Black-led, but broad, mobilizations in the streets have impacted the
U.S. ruling class and resulted in them reining in the cops somewhat. “We
have to know, discuss and organize to expand these victories for the
working-class,” Sandler said.
“The SWP has had branches in Omaha a number of times dating back to the
1930s,” said Joe Swanson a longtime leader of the SWP from Lincoln, who
also spoke. “Pick up a copy of Teamster Power,” he said. “Farrell Dobbs,
a leader of the fight that organized tens of thousands in the
over-the-road trucking industry in the 1930s throughout the Midwest and
of the SWP, writes about the ‘Siege of Nebraska’ in 1938 and other
battles across the state.
“We may be leaving Omaha for now, but that won’t stop the party’s
political work in Nebraska,” Swanson said. “Talking and working with
workers and farmers in small towns, cities and working-class
neighborhoods in every corner of the state, we’ve gotten a real hearing
for communist politics.”
“I say to party members in the Twin Cities and Chicago who came to join
us here today, keep your cars in shape because we will be calling on you
for help,” he said.
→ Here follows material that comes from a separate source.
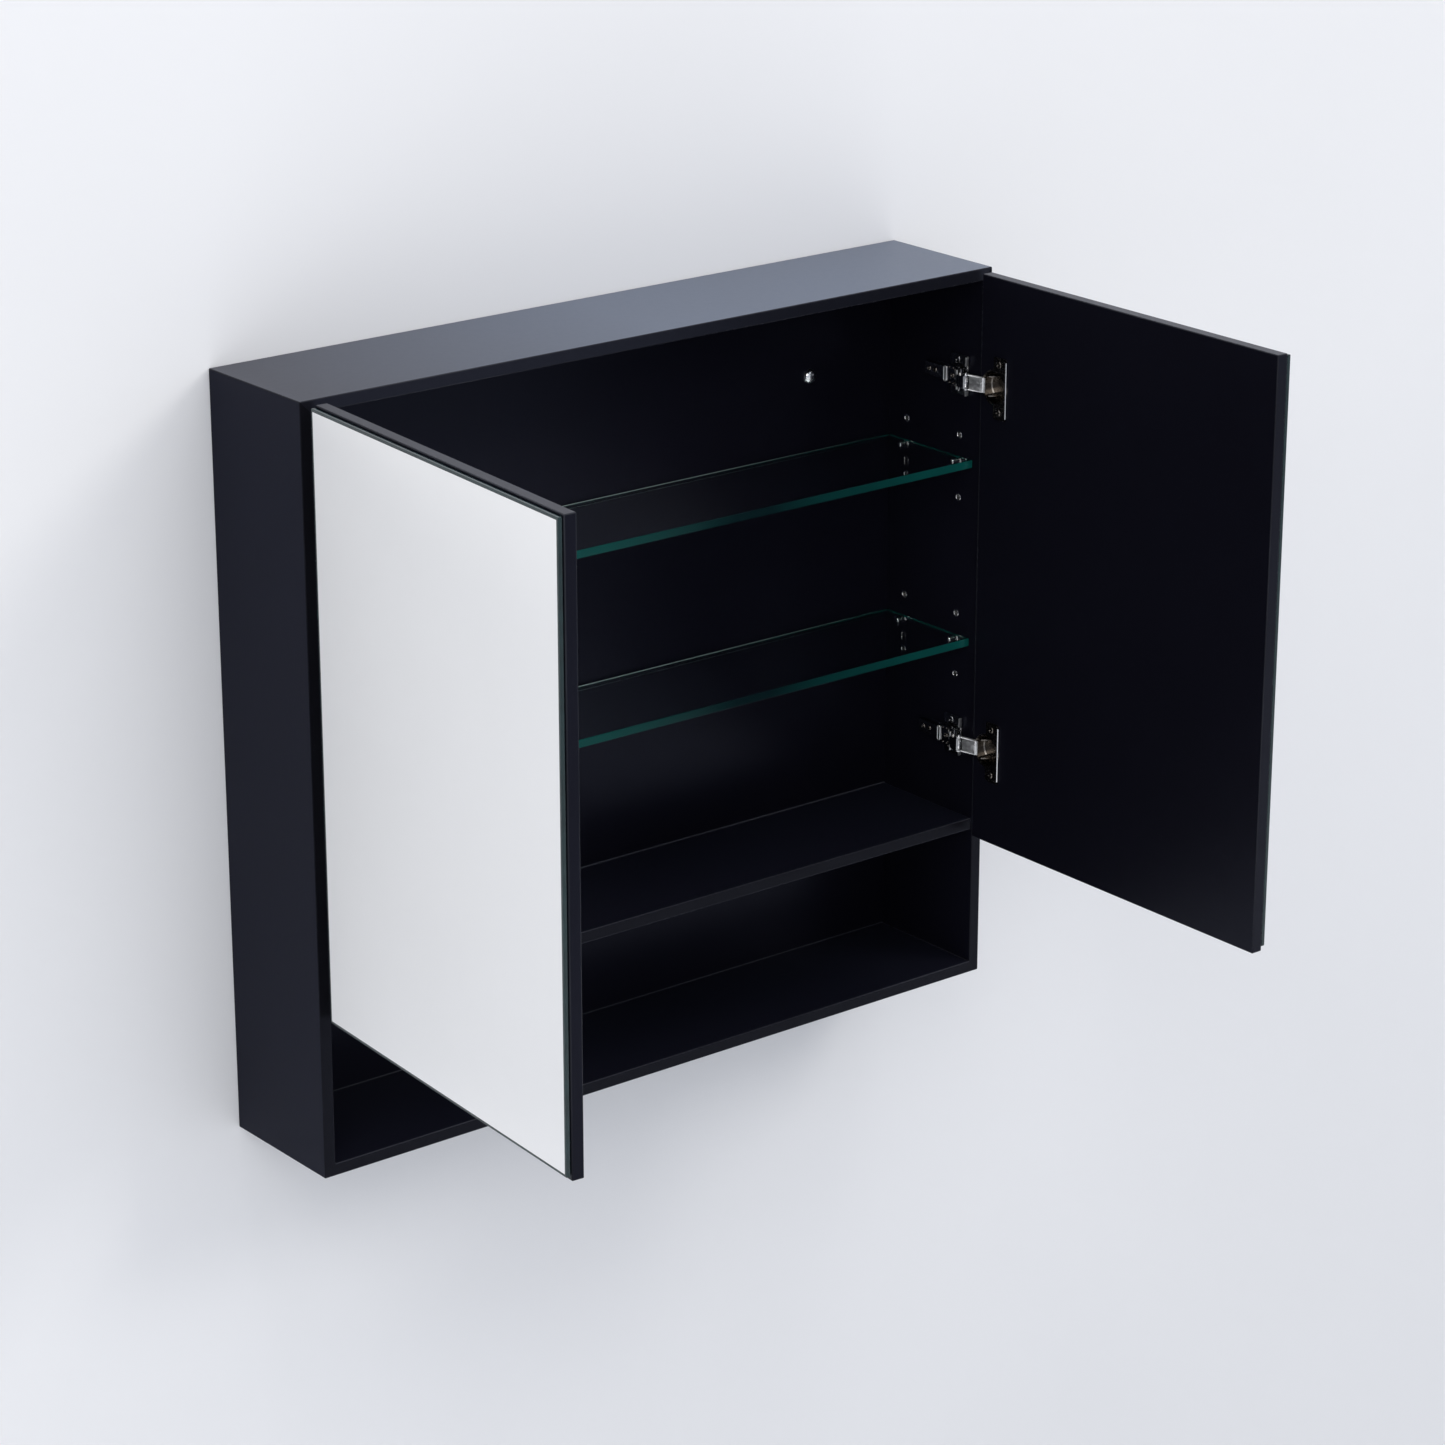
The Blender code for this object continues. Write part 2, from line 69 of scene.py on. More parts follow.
DOOR_LOW = -0.214
DOOR_HIGH = 0.366
DOOR_OUTER = CARCASS_HALF_WIDTH - 0.001
DOOR_MEETING = 0.0015
DOOR_GAP = 0.002
DOOR_BOARD = 0.012
TAPE = 0.001
MIRROR_GLASS = 0.004
DOOR_BACK = CARCASS_FRONT - DOOR_GAP
DOOR_FACE = DOOR_BACK - DOOR_BOARD
MIRROR_BACK = DOOR_FACE - TAPE
MIRROR_FACE = MIRROR_BACK - MIRROR_GLASS
MIRROR_BORDER = 0.0019

# Concealed hinges.  The cup is measured from the door's outer edge and its inner face, and the
# mounting plate from the side board's inner face.
CUP_FROM_EDGE = 0.0205
CUP_BORE_RADIUS = 0.0175
CUP_BORE_FLOOR = -0.0113
CUP_FLOOR = -0.0106
FLANGE_HALF_LENGTH = 0.0310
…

Swanson noted that “from the beginning we have been
involved in the defense of Ed Poindexter and Mondo we Langa (David Rice)
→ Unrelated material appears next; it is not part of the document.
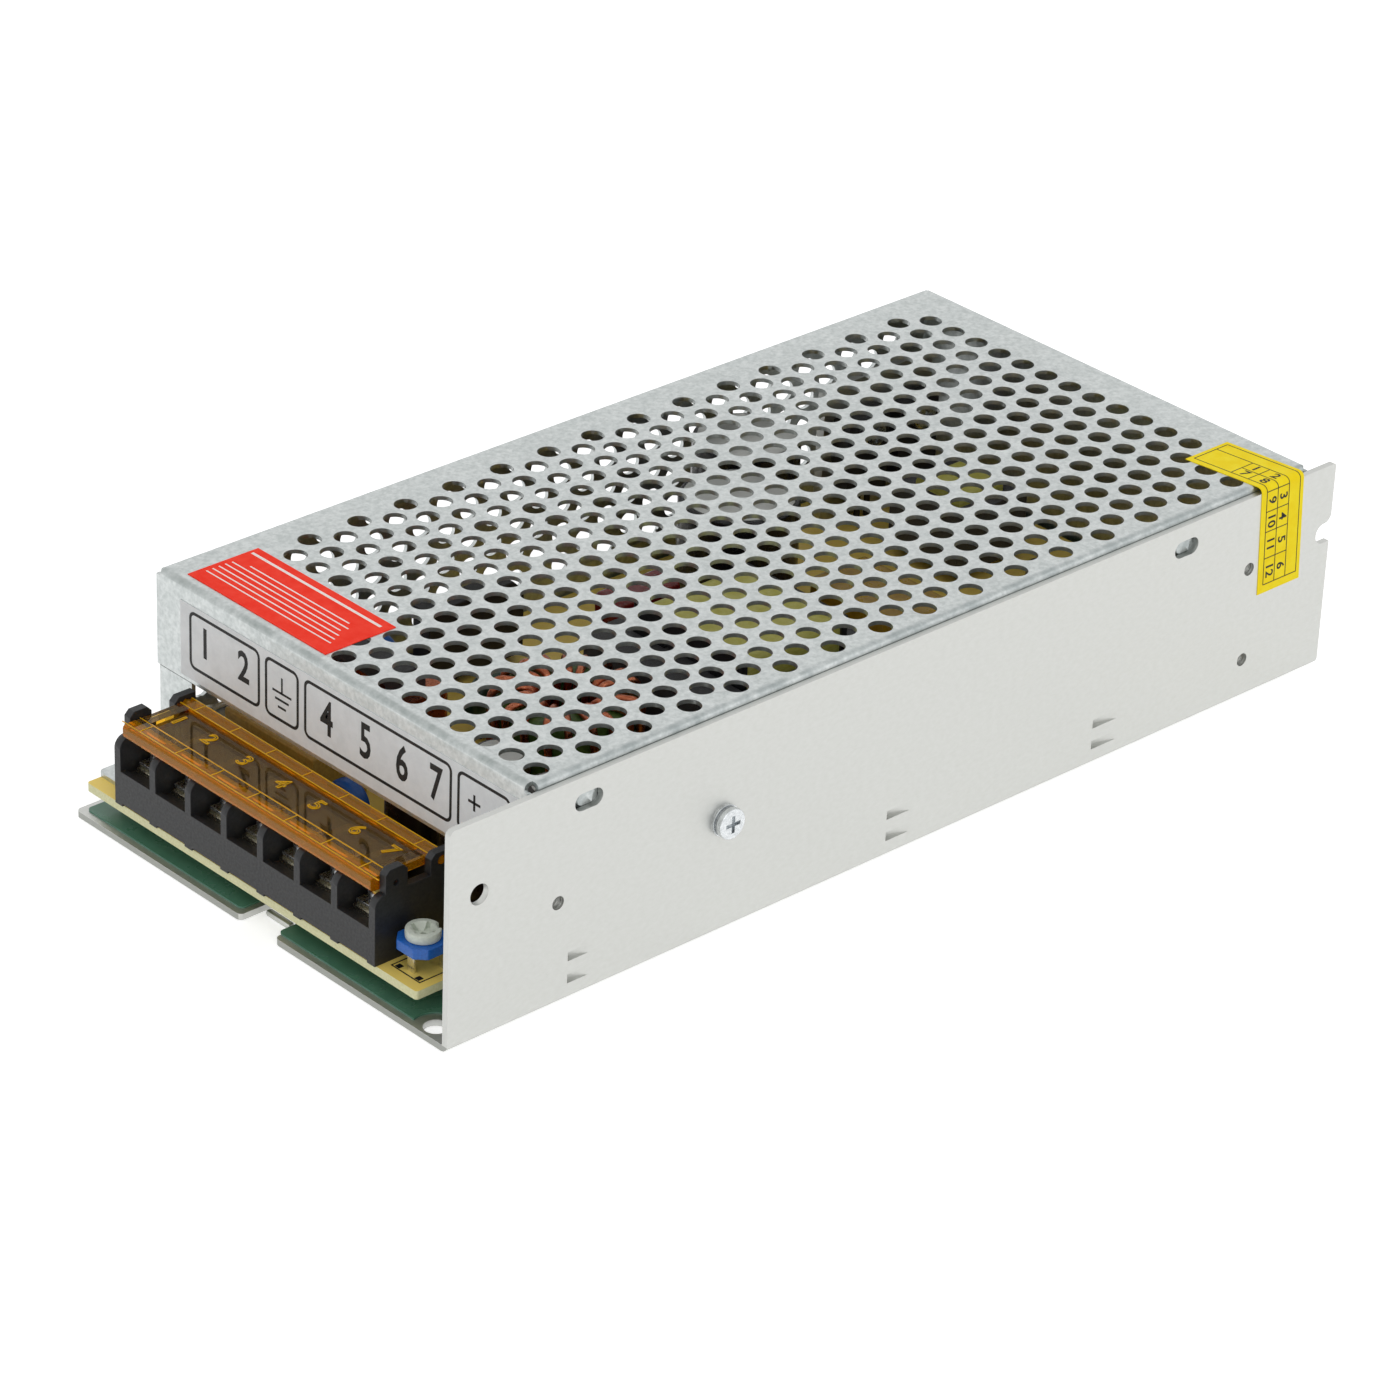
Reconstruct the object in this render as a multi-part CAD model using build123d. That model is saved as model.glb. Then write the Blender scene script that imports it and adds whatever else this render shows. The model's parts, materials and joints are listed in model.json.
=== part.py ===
from build123d import *
import os

# Enclosed switch-mode power supply for LED strips, in millimetres.
# Pieces are drawn from the chassis's front near corner at floor level: x runs back from the terminal
# end, y runs across from the chassis's side wall, z runs up. Each is moved to the frame when it is
# written: the origin is the middle of the underside.

# Case
case_length = 208.0
case_width = 98.0
case_height = 42.0
chassis_sheet = 1.2
chassis_bend = 1.5
wall_drop = 1.0
wall_corner = 1.2
base_corner = 1.0
rear_corner = 0.6
tab_corner = 1.7
cover_sheet = 0.8
cover_bend = 1.0
cover_setback = 17.9
rear_tab = 6.3
sheet_gap = 0.1
near_flange_depth = 12.0
front_flange_depth = 18.3
end_return = 8.5
bottom_return = 7.0
return_setback = 5.0
seam = 0.1
lug_reach = 13.9
lug_corner = 1.3
lug_side_gap = 0.5
corner_relief = 1.6
boss_length = 4.2
boss_width = 2.2
boss_height = 0.6
boss_offset = 0.2
slit = (-3.2, -2.0)
slit_rise = 2.6

# Round perforation of the cover
hole_radius = 2.12
row_pitch = 5.51
hole_pitch = 6.026
group_rows = 8
group_step = 0.613
rear_plain = 7.0
top_side_plain = 6.75
top_first_row = 22.62
top_offset = 1.33
far_first_row = 26.54
far_top_plain = 7.42
far_low_plain = 11.0

# Mounting features of the chassis
notch_width = 9.1
notch_middle = 48.4
notch_depth = 6.4
notch_corner = 1.2
notch_tab_width = 6.6
notch_tab_gap = 0.2
corner_hole = (2.8, 6.0)
corner_hole_radius = 2.15
side_hole = (6.3, 27.4)
side_hole_radius = 1.9
rear_notch_width = 4.0
rear_notch_depth = 3.8
tapped_radius = 1.25
front_tapped_hole = (23.1, 19.4)
rear_tapped_holes = ((21.4, 26.5), (21.1, 8.1))
slot_length = 6.0
slot_width = 3.2
slot_drop = 5.6
front_slot = 29.2
rear_slot = 38.8
front_nub = (25.5, 29.9)
rear_nubs = ((110.3, 104.9), (59.8, 53.7))
nub_height = 1.7
nub_push = 1.5
nub_lift = 0.8

# Screws
m3_radius = 1.45
m3_bore = 1.5
m3_clearance = 1.7
m3_head_radius = 2.75
m3_head_height = 2.0
cross_width = 0.7
cross_reach = 1.6
cross_depth = 1.0
countersink_radius = 2.6
cover_screw_x = (60.0, 150.0)
cover_screw_inset = 3.5
flat_washer_radius = 2.9
flat_washer_height = 0.3
lock_washer_radius = 2.7
lock_washer_height = 0.6
lock_washer_slit = 0.4
wall_head_radius = 2.8
wall_head_height = 1.1

# Insulation film and circuit board
film_sheet = 0.3
film_inset = 1.3
film_overhang = 0.7
film_hole_radius = 4.0
film_corner = 1.0
film_return_gap = 0.5
board_height = 5.1
board_sheet = 1.6
board_front = 1.4
board_rear_gap = 3.2
board_near = 1.5
board_corner = 0.6
board_front_near = 9.3
board_step = 13.0
board_edge_gap = 0.6
standoff_radius = 3.0
screw_reach = 3.0
earth_x = 9.0
earth_inset = 5.5
middle_screw = (118.0, 12.0)
rear_screw = (13.5, 20.0)

# Terminal block
poles = 7
fin = 1.6
block_near = 19.3
block_far_gap = 9.9
block_front = 1.0
block_depth = 16.2
foot = 0.5
foot_width = 2.0
sill_height = 13.35
sill_depth = 1.2
floor_height = 12.4
back_wall = 1.6
fin_height = 19.5
fin_corner = 2.2
front_ear = (3.2, 7.8)
front_ear_height = 23.8
rear_ear_start = 12.7
rear_ear_height = 23.25
ear_chamfer = 0.9
snap_hole = (5.44, 21.0)
snap_hole_radius = 0.6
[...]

— the Omaha 2 — who have been imprisoned in the Nebraska state
penitentiary for 45 years.
“Ed and Mondo, who were leaders of the Black Panther chapter here, were
framed up by the cops in 1970 because they called for the arrest,
prosecution and punishment of cops who beat and kill working people,”
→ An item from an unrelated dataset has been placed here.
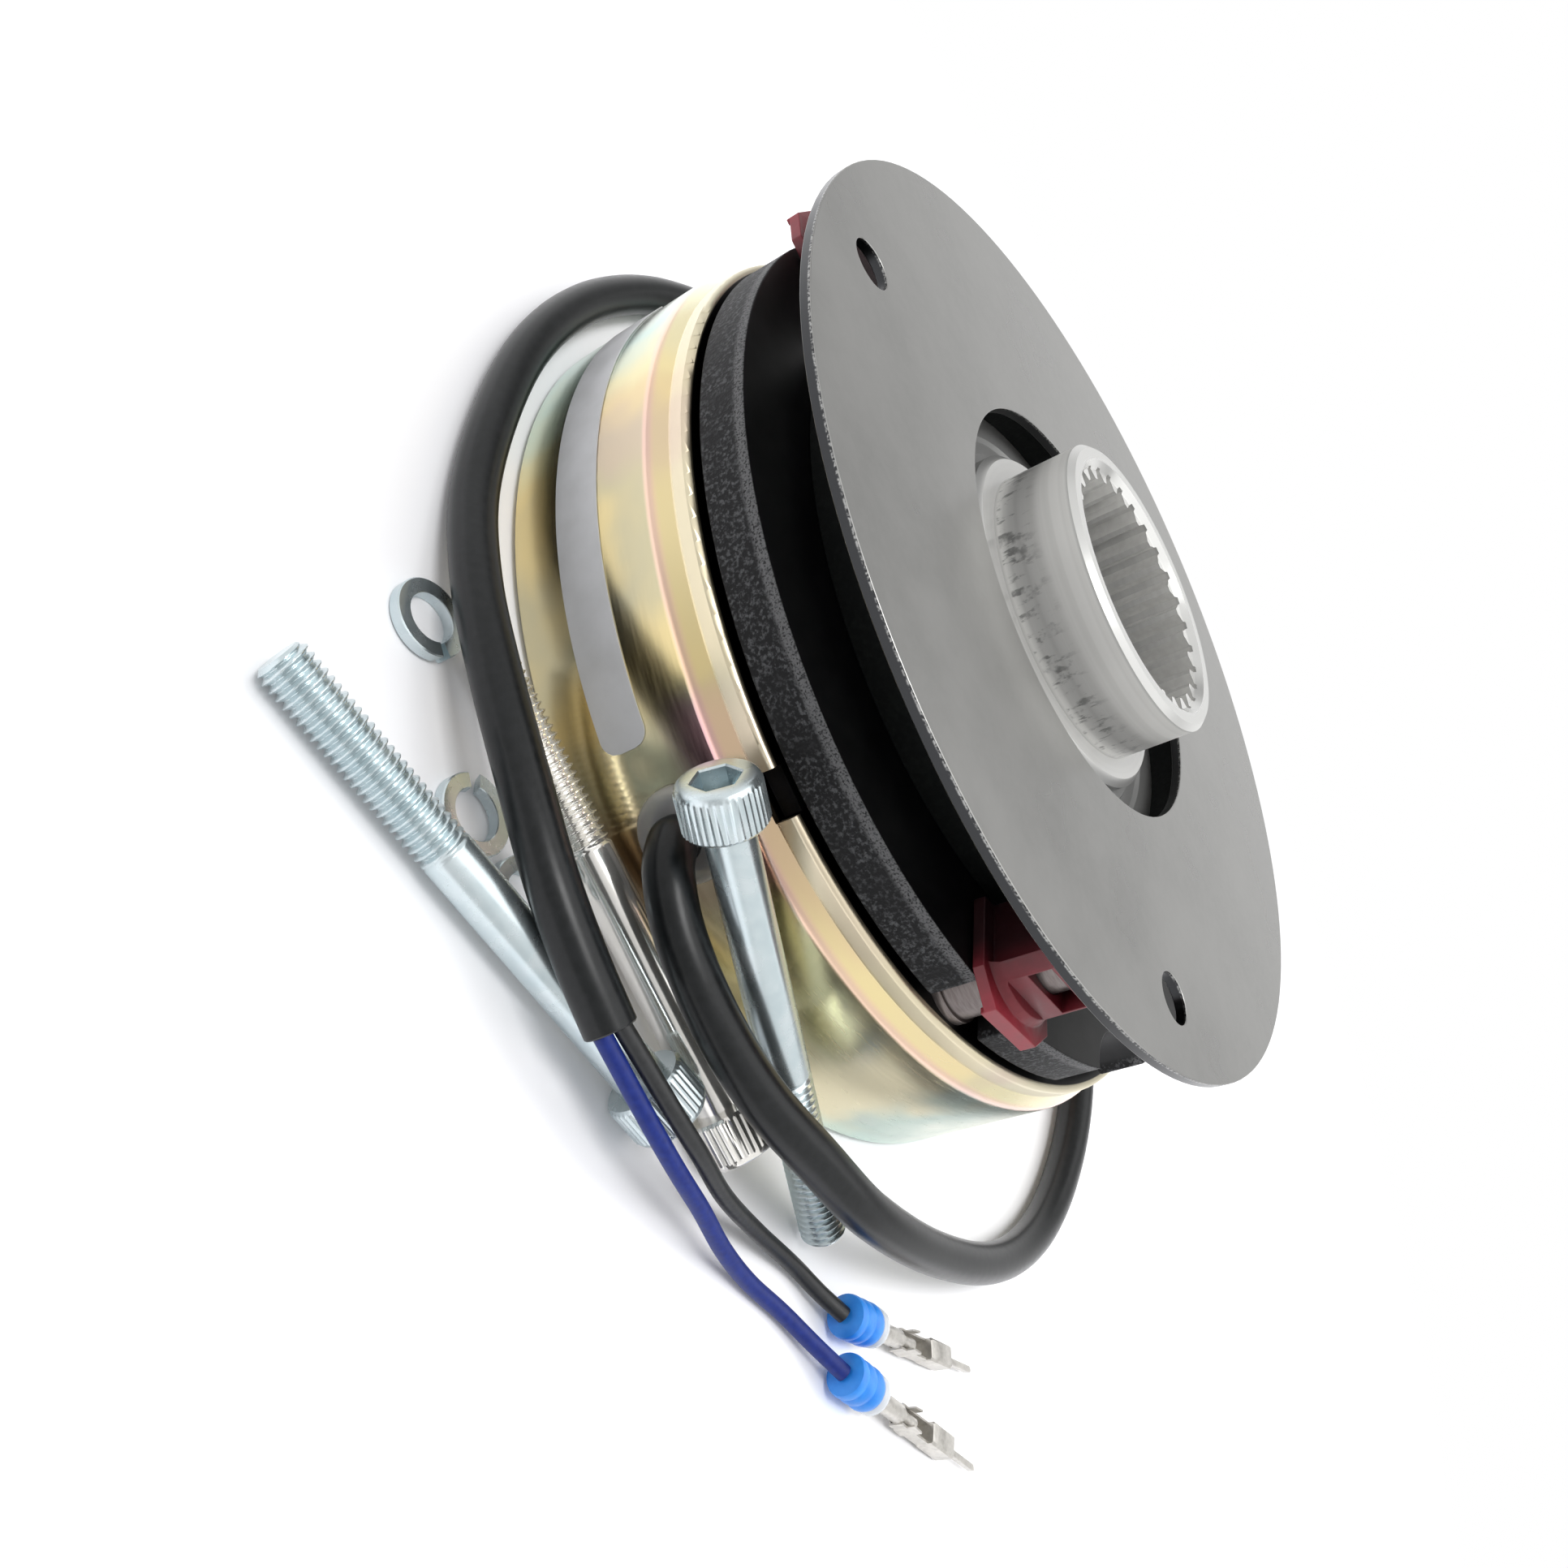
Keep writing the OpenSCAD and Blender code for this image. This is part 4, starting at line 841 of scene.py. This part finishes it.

Swanson said. “We took part in two meetings in Omaha and Lincoln over
the last month demanding Nebraska officials free them.”
“Coming here I read how in Midlothian, Illinois, police officer Steven
Zamiar was sentenced to 15 months in prison yesterday for repeatedly
striking a man with a metal baton outside a bar four years ago,” Alyson
Kennedy from Chicago pointed out in the discussion.
“This shows how much has been won by the fight against police
brutality,” she said. “This cop would not have been arrested, much less
convicted, a few years ago.”
“One of the reasons the party is important to me is that it keeps
grassroots people involved and informed,” Carl Tyler, from North Omaha,
said after the meeting.
Among the 32 participants another $735 was pledged to the SWP Party
Building Fund, bringing contributions from the area to $2,001, well over
the Omaha branch’s initial goal of $1,400.